§ **Exercise prompt**
What is needed is the run of lines from the one containing "pillow_shape = pillow()" through the one containing "cad_parts[node].hide_render = cad_parts[node].hide_viewport", echoed exactly, with both ends kept and nothing added.

§ **Items**

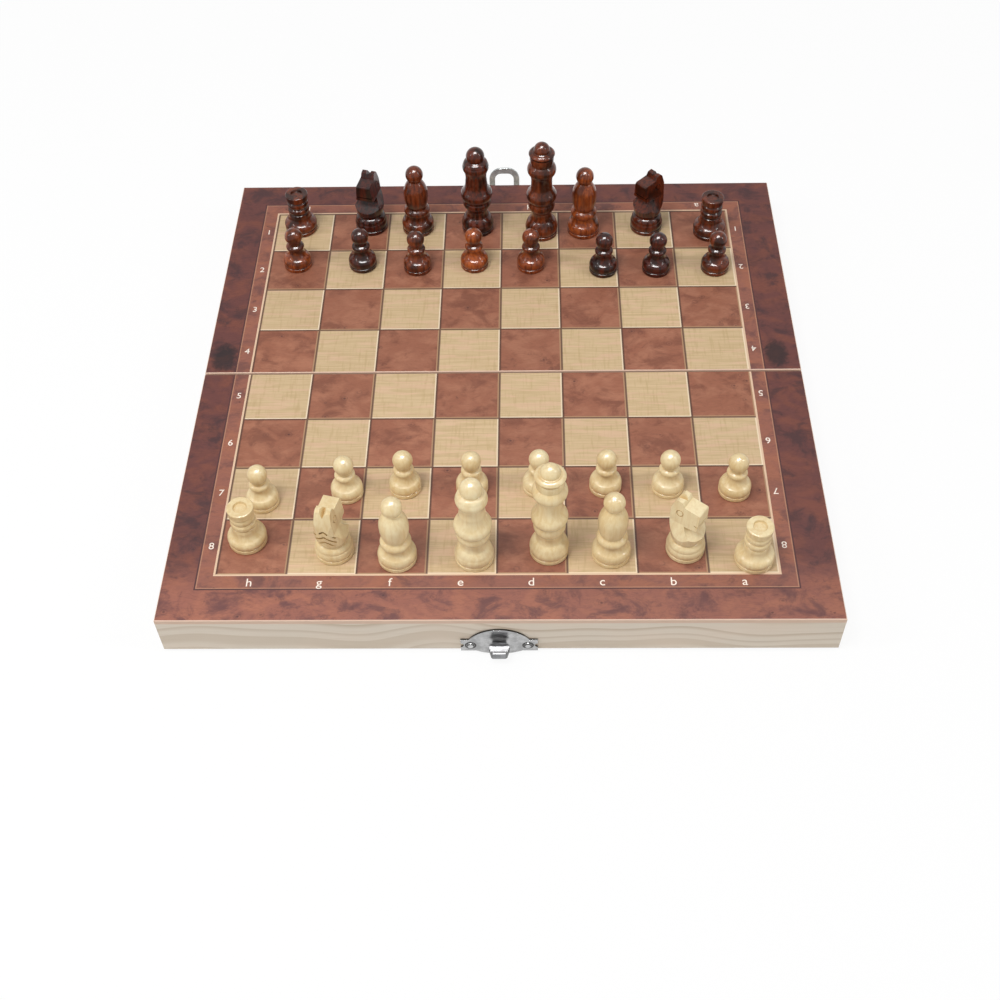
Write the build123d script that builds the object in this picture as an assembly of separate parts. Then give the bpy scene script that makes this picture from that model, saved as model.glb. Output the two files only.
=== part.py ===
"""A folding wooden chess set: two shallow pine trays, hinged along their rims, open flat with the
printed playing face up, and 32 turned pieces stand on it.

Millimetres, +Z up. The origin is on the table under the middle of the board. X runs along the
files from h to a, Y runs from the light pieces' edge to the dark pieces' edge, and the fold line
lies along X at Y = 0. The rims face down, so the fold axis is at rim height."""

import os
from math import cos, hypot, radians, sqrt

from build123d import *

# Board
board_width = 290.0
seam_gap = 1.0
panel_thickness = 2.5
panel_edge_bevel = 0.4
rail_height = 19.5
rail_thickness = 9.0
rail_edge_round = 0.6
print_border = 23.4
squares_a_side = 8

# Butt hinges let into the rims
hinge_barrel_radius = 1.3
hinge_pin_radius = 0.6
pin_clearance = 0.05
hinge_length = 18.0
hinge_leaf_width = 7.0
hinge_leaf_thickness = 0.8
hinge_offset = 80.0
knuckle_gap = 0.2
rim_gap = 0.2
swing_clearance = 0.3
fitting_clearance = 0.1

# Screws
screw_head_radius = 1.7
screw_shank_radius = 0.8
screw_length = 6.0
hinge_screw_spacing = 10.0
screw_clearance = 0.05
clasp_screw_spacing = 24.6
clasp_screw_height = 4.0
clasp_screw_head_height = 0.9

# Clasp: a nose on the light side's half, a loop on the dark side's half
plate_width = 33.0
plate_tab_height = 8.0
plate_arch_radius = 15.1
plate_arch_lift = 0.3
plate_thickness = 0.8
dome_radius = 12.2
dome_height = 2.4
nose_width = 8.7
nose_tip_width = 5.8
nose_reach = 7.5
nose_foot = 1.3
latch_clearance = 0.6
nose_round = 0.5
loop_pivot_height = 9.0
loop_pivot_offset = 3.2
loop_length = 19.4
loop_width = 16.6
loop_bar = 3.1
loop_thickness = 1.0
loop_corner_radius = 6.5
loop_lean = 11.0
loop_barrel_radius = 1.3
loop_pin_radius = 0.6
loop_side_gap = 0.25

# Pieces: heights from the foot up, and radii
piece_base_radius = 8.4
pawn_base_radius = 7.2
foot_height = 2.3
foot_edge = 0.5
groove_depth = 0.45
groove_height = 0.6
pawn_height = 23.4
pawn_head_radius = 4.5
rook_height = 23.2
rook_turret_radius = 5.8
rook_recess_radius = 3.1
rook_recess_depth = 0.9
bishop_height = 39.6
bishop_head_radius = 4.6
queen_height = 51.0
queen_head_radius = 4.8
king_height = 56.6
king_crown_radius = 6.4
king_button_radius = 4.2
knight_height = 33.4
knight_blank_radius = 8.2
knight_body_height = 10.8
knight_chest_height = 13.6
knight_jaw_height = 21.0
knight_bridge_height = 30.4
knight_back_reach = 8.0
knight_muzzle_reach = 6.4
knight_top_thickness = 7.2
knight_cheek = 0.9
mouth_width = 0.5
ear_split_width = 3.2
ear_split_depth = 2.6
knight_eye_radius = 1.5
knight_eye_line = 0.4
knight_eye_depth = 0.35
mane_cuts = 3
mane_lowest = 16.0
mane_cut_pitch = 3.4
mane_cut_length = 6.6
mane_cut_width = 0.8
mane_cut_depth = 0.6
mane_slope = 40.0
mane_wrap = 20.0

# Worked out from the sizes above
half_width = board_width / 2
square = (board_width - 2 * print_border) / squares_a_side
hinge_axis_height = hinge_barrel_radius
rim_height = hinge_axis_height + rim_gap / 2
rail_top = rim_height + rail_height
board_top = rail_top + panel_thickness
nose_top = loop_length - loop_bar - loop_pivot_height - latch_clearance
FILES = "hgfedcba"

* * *

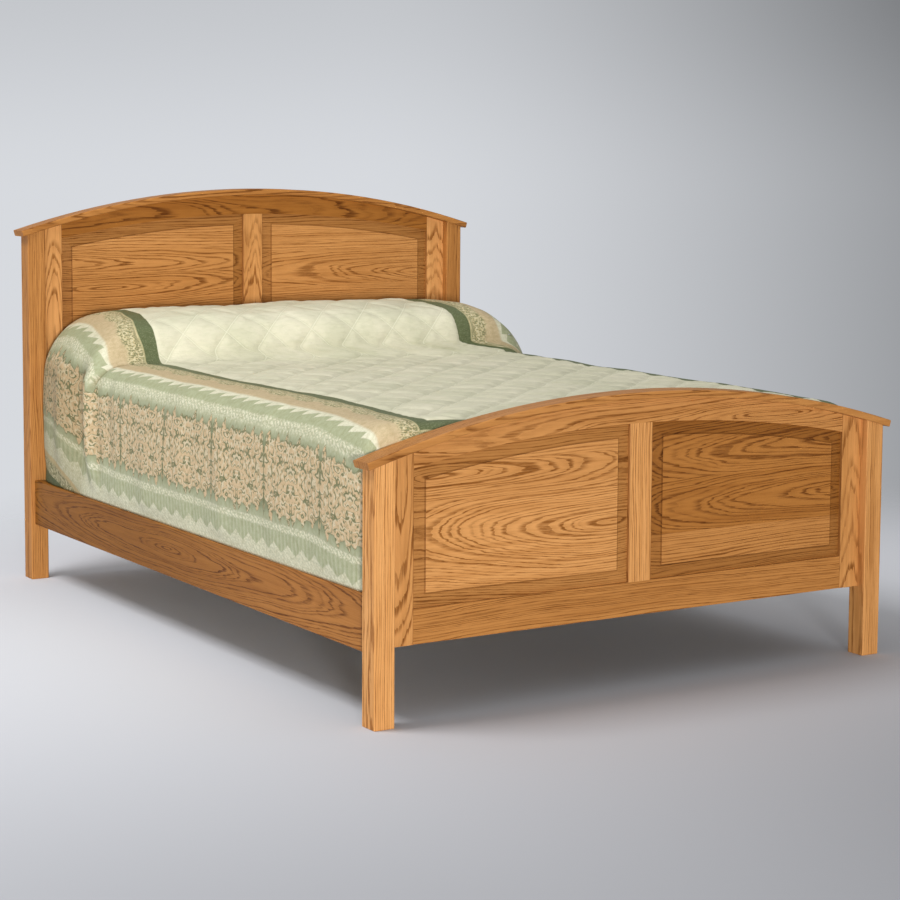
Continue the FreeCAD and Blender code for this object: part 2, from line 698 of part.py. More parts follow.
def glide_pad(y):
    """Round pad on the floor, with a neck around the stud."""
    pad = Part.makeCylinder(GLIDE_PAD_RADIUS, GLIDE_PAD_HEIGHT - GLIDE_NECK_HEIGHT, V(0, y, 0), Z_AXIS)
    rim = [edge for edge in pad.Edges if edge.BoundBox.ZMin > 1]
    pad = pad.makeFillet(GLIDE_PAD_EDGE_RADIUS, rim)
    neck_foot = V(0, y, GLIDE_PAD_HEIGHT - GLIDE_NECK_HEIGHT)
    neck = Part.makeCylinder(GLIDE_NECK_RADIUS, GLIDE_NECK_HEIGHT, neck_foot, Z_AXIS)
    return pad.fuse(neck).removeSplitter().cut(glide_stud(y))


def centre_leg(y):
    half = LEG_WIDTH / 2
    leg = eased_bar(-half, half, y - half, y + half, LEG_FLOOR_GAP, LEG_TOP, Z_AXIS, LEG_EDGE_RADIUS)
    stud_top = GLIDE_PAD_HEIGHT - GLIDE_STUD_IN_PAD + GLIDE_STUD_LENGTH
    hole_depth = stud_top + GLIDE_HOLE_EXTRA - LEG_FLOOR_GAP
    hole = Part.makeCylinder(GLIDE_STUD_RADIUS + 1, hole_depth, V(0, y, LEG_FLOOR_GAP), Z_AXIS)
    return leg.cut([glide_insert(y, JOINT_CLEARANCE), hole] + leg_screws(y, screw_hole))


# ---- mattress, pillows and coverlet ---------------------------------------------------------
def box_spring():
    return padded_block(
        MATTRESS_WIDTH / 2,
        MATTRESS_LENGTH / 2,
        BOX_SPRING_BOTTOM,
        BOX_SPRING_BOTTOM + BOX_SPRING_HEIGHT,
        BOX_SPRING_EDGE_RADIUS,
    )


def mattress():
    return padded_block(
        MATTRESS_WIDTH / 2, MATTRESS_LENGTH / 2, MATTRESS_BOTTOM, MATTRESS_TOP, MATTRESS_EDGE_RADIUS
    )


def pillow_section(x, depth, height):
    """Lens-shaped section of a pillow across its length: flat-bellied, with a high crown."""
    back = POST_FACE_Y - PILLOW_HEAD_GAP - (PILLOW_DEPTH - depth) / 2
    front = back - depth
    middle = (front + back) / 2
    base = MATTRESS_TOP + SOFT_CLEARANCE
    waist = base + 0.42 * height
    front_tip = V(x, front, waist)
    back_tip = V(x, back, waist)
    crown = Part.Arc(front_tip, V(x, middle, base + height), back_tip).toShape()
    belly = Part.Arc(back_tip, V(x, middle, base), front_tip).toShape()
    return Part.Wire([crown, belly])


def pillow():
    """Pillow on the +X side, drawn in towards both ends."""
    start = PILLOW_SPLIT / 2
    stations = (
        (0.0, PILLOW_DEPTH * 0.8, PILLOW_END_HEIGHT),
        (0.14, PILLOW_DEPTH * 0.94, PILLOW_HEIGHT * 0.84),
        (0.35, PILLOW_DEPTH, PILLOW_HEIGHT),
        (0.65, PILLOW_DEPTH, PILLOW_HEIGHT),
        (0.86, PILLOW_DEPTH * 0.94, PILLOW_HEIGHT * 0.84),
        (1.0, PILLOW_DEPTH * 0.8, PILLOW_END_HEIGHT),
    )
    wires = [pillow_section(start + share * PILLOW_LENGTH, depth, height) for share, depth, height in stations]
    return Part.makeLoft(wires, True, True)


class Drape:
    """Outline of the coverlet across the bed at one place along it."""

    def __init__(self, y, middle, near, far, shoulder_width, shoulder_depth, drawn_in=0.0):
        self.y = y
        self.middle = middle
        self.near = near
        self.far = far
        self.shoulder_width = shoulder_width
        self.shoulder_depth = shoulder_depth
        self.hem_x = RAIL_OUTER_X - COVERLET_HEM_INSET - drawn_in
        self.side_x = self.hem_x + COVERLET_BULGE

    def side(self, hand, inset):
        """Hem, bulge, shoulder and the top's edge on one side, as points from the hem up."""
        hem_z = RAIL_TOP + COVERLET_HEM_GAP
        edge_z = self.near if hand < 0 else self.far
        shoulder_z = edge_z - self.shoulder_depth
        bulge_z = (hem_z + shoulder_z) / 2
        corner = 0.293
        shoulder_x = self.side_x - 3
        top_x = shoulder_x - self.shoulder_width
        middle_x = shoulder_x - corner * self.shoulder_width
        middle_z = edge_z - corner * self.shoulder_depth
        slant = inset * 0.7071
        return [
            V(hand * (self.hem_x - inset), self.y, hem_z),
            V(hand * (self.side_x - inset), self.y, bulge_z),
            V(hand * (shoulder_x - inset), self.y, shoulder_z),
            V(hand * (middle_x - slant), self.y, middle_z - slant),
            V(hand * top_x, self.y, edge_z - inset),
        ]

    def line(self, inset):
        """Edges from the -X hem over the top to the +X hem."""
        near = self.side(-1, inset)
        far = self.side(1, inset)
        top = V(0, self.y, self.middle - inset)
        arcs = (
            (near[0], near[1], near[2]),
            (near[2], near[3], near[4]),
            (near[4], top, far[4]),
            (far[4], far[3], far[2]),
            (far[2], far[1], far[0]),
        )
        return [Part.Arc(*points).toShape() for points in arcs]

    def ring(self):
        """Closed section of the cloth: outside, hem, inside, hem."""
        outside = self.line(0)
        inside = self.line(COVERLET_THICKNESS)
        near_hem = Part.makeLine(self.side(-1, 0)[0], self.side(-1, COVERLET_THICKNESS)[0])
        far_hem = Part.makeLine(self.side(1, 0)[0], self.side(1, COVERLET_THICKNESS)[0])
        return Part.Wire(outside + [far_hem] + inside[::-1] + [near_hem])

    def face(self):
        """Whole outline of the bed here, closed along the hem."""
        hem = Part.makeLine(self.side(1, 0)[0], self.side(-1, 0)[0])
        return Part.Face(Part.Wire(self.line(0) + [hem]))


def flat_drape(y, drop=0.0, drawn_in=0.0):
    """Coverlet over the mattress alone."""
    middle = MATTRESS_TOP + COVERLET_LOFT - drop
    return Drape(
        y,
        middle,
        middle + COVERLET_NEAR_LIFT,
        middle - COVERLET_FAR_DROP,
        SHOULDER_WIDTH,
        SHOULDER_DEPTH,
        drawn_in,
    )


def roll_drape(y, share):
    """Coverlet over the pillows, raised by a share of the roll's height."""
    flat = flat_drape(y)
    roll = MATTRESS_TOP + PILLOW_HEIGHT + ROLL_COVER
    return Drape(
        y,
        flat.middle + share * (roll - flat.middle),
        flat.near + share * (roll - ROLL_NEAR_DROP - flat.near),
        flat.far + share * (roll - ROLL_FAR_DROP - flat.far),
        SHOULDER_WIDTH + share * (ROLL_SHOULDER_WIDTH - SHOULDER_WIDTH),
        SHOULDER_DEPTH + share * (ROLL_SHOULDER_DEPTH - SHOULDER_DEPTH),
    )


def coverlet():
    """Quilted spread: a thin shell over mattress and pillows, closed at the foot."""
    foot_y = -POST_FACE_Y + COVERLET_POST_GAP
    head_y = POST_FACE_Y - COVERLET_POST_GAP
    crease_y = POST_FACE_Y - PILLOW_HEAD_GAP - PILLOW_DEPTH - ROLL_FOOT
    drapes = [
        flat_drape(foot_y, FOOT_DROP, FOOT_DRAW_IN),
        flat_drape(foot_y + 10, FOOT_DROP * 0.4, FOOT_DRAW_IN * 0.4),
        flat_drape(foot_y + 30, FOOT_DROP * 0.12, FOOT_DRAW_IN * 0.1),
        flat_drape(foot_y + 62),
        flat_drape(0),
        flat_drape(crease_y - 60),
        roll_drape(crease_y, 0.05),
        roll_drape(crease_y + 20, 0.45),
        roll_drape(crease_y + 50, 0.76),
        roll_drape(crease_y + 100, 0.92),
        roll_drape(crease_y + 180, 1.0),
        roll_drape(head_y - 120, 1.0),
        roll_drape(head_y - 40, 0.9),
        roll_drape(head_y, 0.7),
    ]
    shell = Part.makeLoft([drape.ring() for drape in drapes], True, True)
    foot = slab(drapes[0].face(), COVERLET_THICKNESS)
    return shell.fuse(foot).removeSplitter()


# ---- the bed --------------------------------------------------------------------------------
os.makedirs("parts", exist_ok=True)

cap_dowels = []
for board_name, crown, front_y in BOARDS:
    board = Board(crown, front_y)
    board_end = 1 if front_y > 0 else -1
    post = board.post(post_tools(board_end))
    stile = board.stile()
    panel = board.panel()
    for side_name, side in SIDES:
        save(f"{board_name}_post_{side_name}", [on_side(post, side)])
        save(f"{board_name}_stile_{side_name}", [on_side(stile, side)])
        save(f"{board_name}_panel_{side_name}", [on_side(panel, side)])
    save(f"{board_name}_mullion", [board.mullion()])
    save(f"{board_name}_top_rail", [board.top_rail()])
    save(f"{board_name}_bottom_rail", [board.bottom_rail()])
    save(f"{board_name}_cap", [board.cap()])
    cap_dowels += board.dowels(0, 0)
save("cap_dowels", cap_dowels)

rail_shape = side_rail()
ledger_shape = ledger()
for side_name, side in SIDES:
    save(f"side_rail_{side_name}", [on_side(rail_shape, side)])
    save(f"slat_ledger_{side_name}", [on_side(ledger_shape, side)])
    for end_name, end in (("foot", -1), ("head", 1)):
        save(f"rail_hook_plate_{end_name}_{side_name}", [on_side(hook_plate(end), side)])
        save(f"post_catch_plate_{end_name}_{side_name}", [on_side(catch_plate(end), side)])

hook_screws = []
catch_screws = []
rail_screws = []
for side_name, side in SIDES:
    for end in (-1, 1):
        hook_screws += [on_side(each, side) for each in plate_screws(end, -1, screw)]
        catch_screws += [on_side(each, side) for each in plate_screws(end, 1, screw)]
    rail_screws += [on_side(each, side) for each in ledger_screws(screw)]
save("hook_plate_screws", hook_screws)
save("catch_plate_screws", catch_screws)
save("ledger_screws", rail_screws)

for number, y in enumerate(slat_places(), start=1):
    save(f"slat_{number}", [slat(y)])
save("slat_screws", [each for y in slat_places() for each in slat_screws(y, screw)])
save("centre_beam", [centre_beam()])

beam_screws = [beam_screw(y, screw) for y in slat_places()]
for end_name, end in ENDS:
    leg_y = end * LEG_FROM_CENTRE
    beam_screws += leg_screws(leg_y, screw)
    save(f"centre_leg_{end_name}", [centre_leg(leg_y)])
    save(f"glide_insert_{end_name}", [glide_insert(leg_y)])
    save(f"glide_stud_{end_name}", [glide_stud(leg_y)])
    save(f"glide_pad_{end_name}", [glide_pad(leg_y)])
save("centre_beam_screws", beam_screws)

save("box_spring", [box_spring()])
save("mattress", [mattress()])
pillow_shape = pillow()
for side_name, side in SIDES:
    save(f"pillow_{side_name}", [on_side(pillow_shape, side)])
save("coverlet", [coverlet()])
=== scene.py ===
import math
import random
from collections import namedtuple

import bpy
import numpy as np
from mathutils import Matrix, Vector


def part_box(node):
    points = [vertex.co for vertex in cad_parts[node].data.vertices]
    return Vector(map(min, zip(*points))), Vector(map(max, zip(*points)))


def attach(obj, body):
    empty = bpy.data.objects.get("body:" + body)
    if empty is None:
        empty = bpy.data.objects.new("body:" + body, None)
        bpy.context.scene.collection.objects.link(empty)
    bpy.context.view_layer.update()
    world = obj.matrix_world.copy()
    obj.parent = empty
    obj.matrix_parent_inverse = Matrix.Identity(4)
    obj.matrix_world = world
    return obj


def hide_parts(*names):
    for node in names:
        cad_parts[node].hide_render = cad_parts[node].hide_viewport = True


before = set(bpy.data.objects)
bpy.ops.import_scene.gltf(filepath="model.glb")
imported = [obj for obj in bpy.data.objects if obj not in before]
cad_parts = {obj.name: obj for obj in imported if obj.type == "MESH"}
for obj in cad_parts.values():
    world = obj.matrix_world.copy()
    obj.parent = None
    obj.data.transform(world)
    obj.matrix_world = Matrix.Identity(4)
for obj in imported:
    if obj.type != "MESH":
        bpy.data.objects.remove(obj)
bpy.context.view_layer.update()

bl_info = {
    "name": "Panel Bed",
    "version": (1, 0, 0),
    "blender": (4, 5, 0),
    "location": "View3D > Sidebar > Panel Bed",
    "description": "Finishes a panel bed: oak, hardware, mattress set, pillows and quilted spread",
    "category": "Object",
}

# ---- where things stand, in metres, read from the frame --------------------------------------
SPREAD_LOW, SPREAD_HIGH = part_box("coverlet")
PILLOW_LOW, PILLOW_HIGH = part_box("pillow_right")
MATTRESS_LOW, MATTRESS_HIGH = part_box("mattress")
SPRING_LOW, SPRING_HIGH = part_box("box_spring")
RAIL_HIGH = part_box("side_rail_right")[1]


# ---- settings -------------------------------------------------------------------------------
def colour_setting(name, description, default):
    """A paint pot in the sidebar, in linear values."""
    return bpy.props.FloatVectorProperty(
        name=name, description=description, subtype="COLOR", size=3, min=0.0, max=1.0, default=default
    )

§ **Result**
pillow_shape = pillow()
for side_name, side in SIDES:
    save(f"pillow_{side_name}", [on_side(pillow_shape, side)])
save("coverlet", [coverlet()])
=== scene.py ===
import math
import random
from collections import namedtuple

import bpy
import numpy as np
from mathutils import Matrix, Vector


def part_box(node):
    points = [vertex.co for vertex in cad_parts[node].data.vertices]
    return Vector(map(min, zip(*points))), Vector(map(max, zip(*points)))


def attach(obj, body):
    empty = bpy.data.objects.get("body:" + body)
    if empty is None:
        empty = bpy.data.objects.new("body:" + body, None)
        bpy.context.scene.collection.objects.link(empty)
    bpy.context.view_layer.update()
    world = obj.matrix_world.copy()
    obj.parent = empty
    obj.matrix_parent_inverse = Matrix.Identity(4)
    obj.matrix_world = world
    return obj


def hide_parts(*names):
    for node in names:
        cad_parts[node].hide_render = cad_parts[node].hide_viewport = True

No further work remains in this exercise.